Bence, dünyaya feminist merakla yaklaşmak, satır aralarını, arka planı, reality show'ların boğduğu hakikati anlamaya çalışmaktır.
Benim yakın durduğum, zihnimi aydınlatan, hayatımı zenginleştiren, her şeye hayretle bakmamı kolaylaştıran feminizm, böyle genişleyen, soru işaretlerini hiç kaybetmeyen bir teori ve politikayla, söylemsel iktidarın, sembolik sistemin yapı sökümünü yapmak, bu alandaki iktidar mücadelesine müdahalede bulunmak, iktidarın şifrelerini çözmek ve anlamlara yönelik bir eleştiri ortaya koymaktır.
Tabii "özel olan politiktir" dedikten sonra, erkekliğin paradigmalarını kırdıktan, hakim politikanın eleştirisini yaptıktan sonra, yeni bir yöntem ve etik yaklaşımı da filizleniyor. Bu filiz, her şeyi didik didik etmeyi, görünmeyeni, arkadakini, sessiz olanı dikkate almayı, hedeflere ve "zafere" değil, yolun kendisine odaklanan" bir politikanın ışığı oluyor.
Çatışkıların çözümüne, isyanın yöntemine ilişkin, hiçbir varlığa zarar vermemeyi ön koşul sayan yeni bir etik yaklaşım, yeni bir tarih ve bilim anlayışı, sosyal ilişki kültürü ve anti hiyerarşik örgütlenmeler, bu nedenle feminist politikanın en önemli kazanımları oluyor.
Bu kadarla iş bitse, yine iyi... Bu politika, yeni bir dille, yeni bir örgütlenmeyle, yeni bir ilişki kültürüyle, içice geçen bunca iktidar ilişkisini, birbirlerini örtmeden ama birlikte gösteren, slogancı olmayan bir söyleme ihtiyaç duyuyor:
Nükhet Sirman'ın pek çok tartışmada sürekli vurguladığı gibi, feminizmi diğer gündemlerin içine sıkıştırmamak, savaşa ya da milliyetçiliğe karşı feminist bir eylem yaptığımızda yeni bir şeyler söylemek... Evdeki cinsel şiddetle militarizmin bağlantısını kurmak mesela!
Yani zor iş feminist politika... Bir yere yapışmayınca, çakılı kalmayınca, yani akrobatik olunca daha da zor! (BB)
Notlar
1. Bkzjudith Butler, Cinsiyet Belası, Metis Yayınları, İstanbul, 2008
2. Hooks Bell, Feminizm Herkes İçin, Metis, ...
3. Almanya'nın popüler feminist dergisi Emma, kadınların orduya katılmasını, feminizm adına savunanlardan biri.
4. Nashashbi 2003- Aktaran: Cockburn Cynhthia, Buradan Baktığımızda, 156
5. Örneğin Butler diyor ki: "Ezilme çeşitlerini bir bir saymak, bunların toplumsal alandaki çakışmalarını tarif etmeyen yatay bir eksende, ayrı ayrı sıralanmış bir şekilde varoldukları varsayımını içeriyor.
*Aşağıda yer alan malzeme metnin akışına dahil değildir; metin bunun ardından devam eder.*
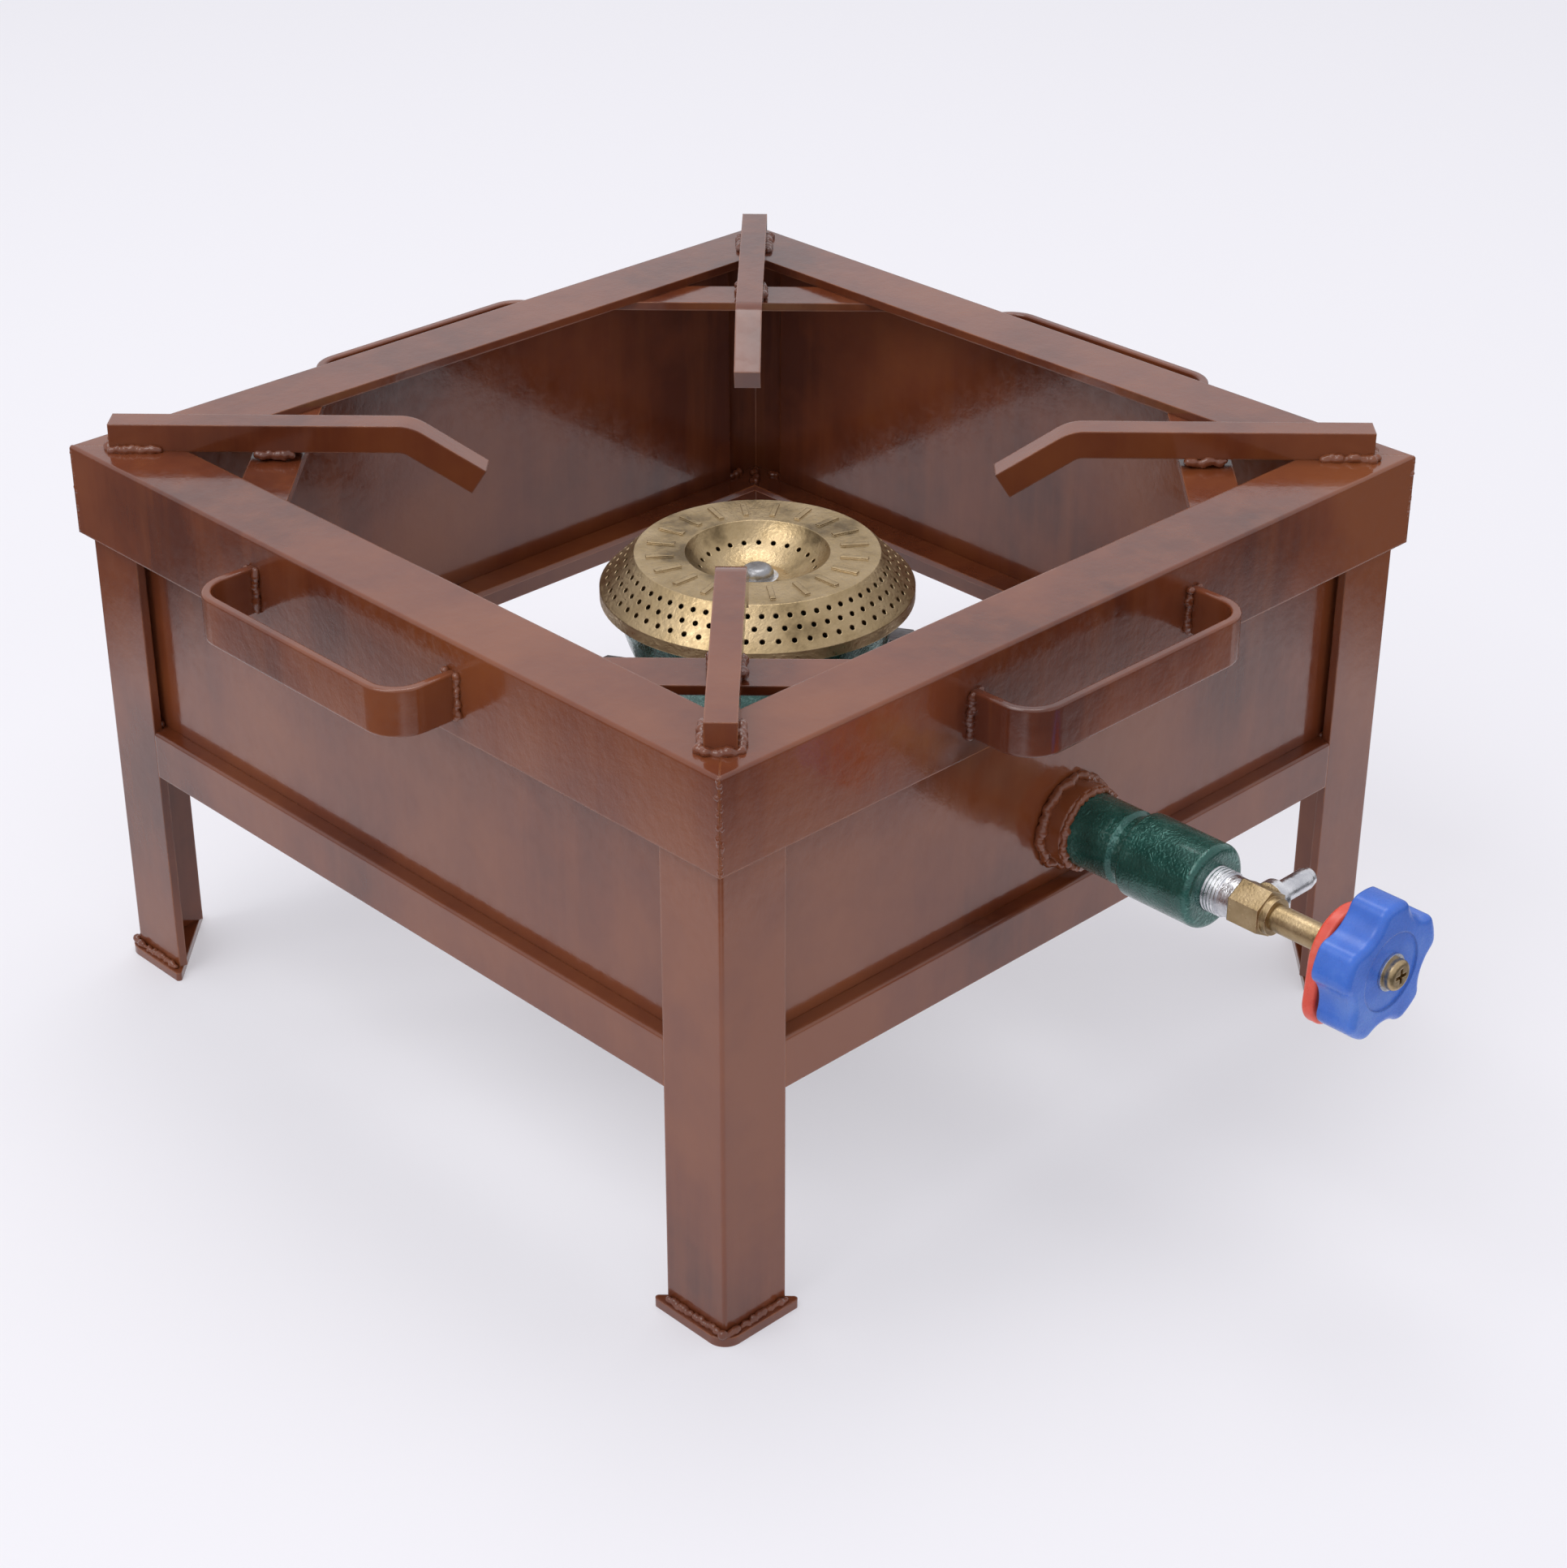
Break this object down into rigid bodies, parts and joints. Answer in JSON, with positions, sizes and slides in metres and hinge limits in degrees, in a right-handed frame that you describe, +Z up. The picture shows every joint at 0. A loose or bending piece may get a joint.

Dikey bir model de aynı derecede yetersiz, çünkü ezilme biçimleri kestirme yoldan rütbelendirilip nedensel olarak ilişkilendirilip "orjinallik" ve "türetilmişlik" düzlemlerine bölüştülemez." (Butler Judith, Cinsiyet Belası, Metis, İstanbul, sf: 62)
6. Zeynep Direk, Militarizmi Yeniden Düşünmek, Amargi, Sayı: 4
7. Öğrendiğim kadarıyla, bu kavram eski bir hikayeye dayanıyormuş. Yani 1989'lara gidiyormuş tarihi... Burada anlatması uzun sürer ama merak edip araştırmak isteyenlere, şu kadarını söyleyeyim: Ankara'da ilk feminist haftasonu düzenleyen Perşembe grubunun içinden çıkmış...
8. Zeynep Direk, tartışmalardan...
9. Göregenli Melek, Kadın Hareketinin Ortaklaşmasıyla İlgili Sorunlar, Amargi, Sayı: 10
10. Bora Aksu, Çirkin Bir Nefret İdeolojisi Olarak Feminizm, Amargi, Sayı: 10
I I. Bu ifadeyi de Nilgün Yurdalan'a borçluyum.